> **GOAL**:
In full and without alteration, repeat the material.
■ ■ ■ ■ ■ ■ ■
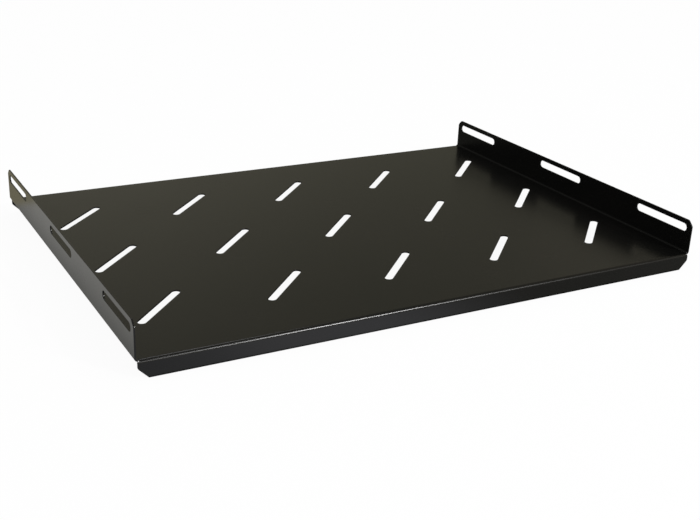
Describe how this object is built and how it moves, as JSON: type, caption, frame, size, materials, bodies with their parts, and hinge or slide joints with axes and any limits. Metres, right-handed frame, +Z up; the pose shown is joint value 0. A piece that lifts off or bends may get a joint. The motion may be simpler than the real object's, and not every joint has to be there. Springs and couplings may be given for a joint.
{
  "type": "rack shelf",
  "caption": "Folded steel rack shelf: vented deck with slanted slots, upturned side flanges with long bolt slots, and downturned front and rear lips.",
  "frame": {"origin": "middle of the shelf, level with the bottom edges of the front and rear lips it stands on", "axes": "+X to the right seen from the front, +Y from the front lip to the rear lip, +Z up out of the deck"},
  "size_m": [0.482, 0.35, 0.0416],
  "materials": {
    "black_powder_coat": "satin"
  },
  "bodies": {
    "root": {"rack_shelf": "black_powder_coat"}
  },
  "joints": []
}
■ ■ ■ ■ ■ ■ ■
> **WRITTEN RESPONSE**:
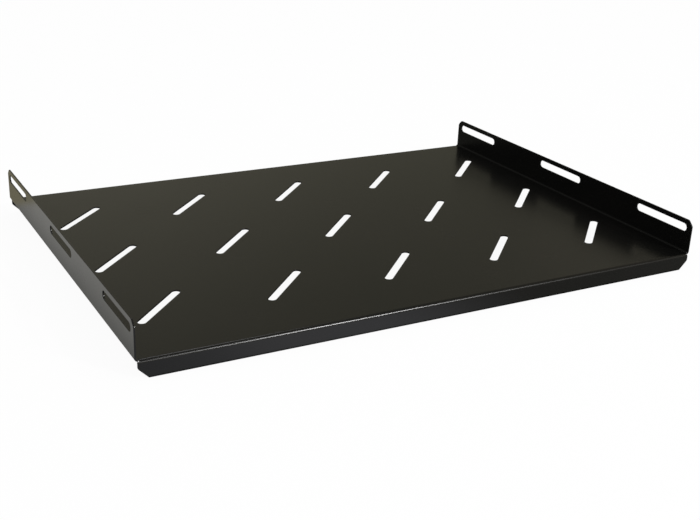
Describe how this object is built and how it moves, as JSON: type, caption, frame, size, materials, bodies with their parts, and hinge or slide joints with axes and any limits. Metres, right-handed frame, +Z up; the pose shown is joint value 0. A piece that lifts off or bends may get a joint. The motion may be simpler than the real object's, and not every joint has to be there. Springs and couplings may be given for a joint.
{
  "type": "rack shelf",
  "caption": "Folded steel rack shelf: vented deck with slanted slots, upturned side flanges with long bolt slots, and downturned front and rear lips.",
  "frame": {"origin": "middle of the shelf, level with the bottom edges of the front and rear lips it stands on", "axes": "+X to the right seen from the front, +Y from the front lip to the rear lip, +Z up out of the deck"},
  "size_m": [0.482, 0.35, 0.0416],
  "materials": {
    "black_powder_coat": "satin"
  },
  "bodies": {
    "root": {"rack_shelf": "black_powder_coat"}
  },
  "joints": []
}